The opinions expressed by columnists are their own and do not necessarily represent the views of

As conservative speakers make plans to exercise their free speech at UC Berkeley in September, those present at the birthplace of the Free Speech Movement have sadly witnessed its change over time. 


Manhattan Institute’s Senior Fellow Sol Stern was there during the original Free Speech Movement in the 1960s. During a recent exclusive interview with Stern, reminiscing of a time when opposing ideas were welcomed at Berkeley, Stern states, “We [The New Left] believed we had the best ideas…we welcomed the challenges in debating our ideas with conservative professors on campus. You wouldn’t have dreamed of excluding them.” 

Today, the exclusionary tactics used by the administration are veiled behind ambiguous security concerns. Conservative columnist Ben Shapiro was invited to speak at Berkeley in September by the College Republicans and Young Americans Foundation but with this invitation came a hefty “security fee” of $15,000 for Shapiro to speak on campus.

Following an invitation from The Berkeley Patriot, a student-led conservative magazine, controversial right-wing speaker Milo Yiannopoulos has vowed to return to Berkeley for a “Free Speech Week” after his last speaking engagement in February ended when left-wing extremists erupted in violent protest and caused $100,000 worth of damage. The Berkeley Patriot has also invited conservative commentator Ann Coulter and President Trump’s former chief strategist Stephen Bannon to the Free Speech Week. It was in April when Coulter’s first attempt at speaking at Berkeley was cancelled amid “security concerns” after the leftist backlash from Yiannopoulos’ prior appearance. The free speech issues Berkeley is currently confronting today appear to be a faint glimmer of types of battles the Free Speech Movement was founded on in the 60s.

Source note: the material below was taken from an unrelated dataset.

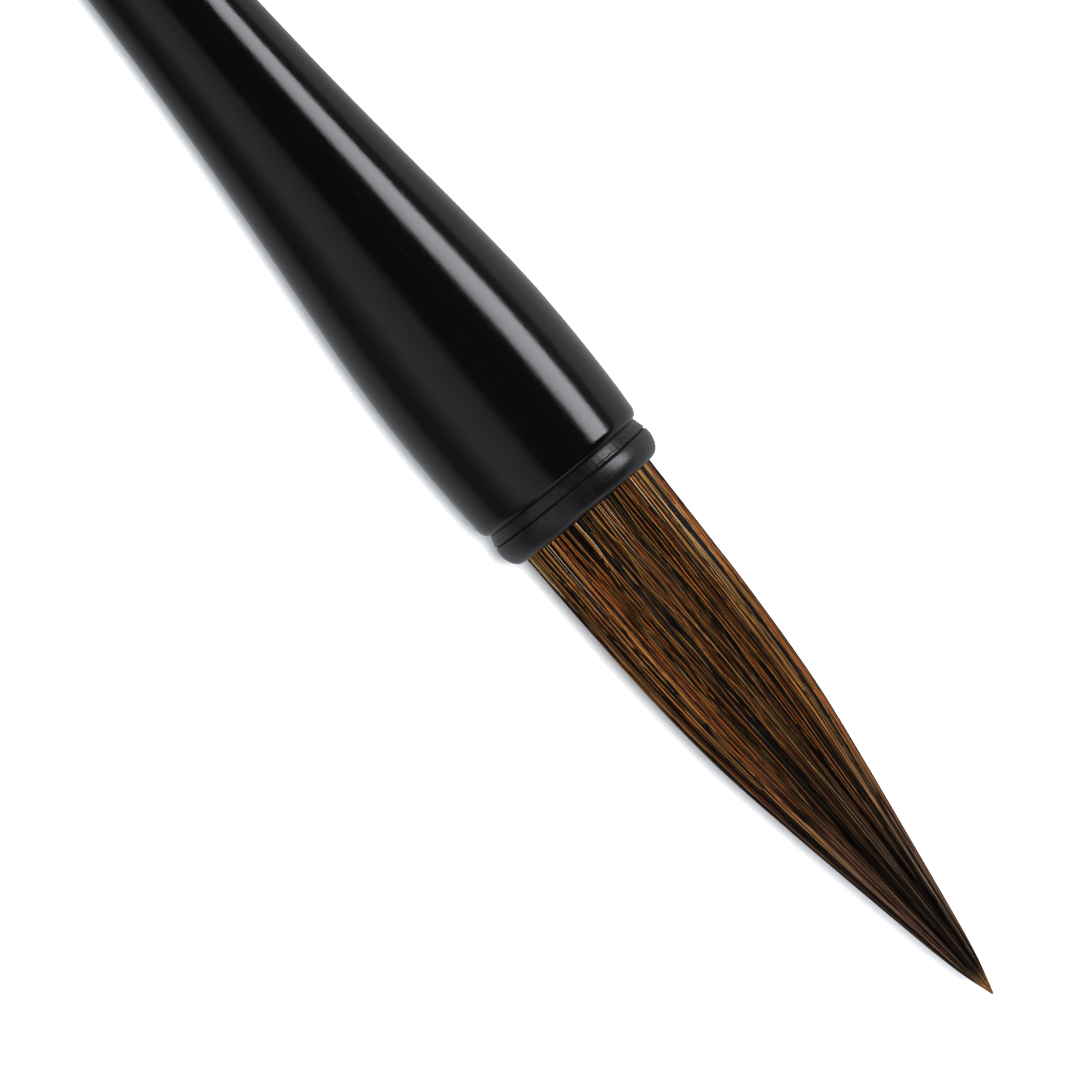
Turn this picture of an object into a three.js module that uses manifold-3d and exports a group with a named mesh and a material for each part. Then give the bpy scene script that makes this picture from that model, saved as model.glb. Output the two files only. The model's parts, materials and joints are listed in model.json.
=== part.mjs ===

The real issue that precipitated the Free Speech Movement was about the immoral actions of the Berkeley administration. The business community and political interests that were concerned over growing student support for the Civil Rights Movement exposing employment discrimination were pressuring the university during that time. The university made the ruling that the sidewalks in front of the Telegraph Ave entrance to the campus were the property of the university and not the city of Berkeley so now the administration could enforce their university rules, which restricted the students’ free speech. The students resisted and the use of force was applied to remove them, which led to the movement exploding. This was a battle worth fighting. 

Today, instead of students and the administration standing up against a true injustice, they’re standing up against diversity of ideas by making it difficult for conservative speakers to share their viewpoints. Berkeley doesn’t seem to have a problem celebrating diversity as long as it’s their version of diversity being celebrated. Blocking conservative speakers is only a testament to that statement. Stern recollects the importance for those diversity of ideas when stating, “to go back to the Free Speech Movement, we vilified Clark Kerr for some of his ideas of the multiversity. But in retrospect, I wish we had a few more Clerk Kerr’s today.” 


Some might argue that Berkeley’s decision to block conservative speakers is justified. However, UC Berkeley is a public institution that currently receives $425 million in federal tax dollars to essentially censor free speech ideas that some of those same taxpayers might agree with. Perhaps it’s up to the legislators to step in and pull back this funding until Berkeley begins promoting the marketplace of ideas again. “Eventually, if the legislators start acting courageously, take the heat and cut the budget, it’ll stop it,” says Stern. This doesn’t have be Berkley’s fate.  

Allowing conservative speakers to exercise their free speech at a publicly funded institution is not only fair but it demonstrates a responsibility to the First Amendment. Society could even benefit from witnessing liberal speakers giving speeches at conservative universities. 

This seems to be shaping up to be another pivotal moment in history for UC Berkeley. They could continue their violent path toward total free speech annihilation or perhaps if the student body can revive that same spirit they had during the Free Speech Movement all those years ago, they can return as the beacon of free speech in our society.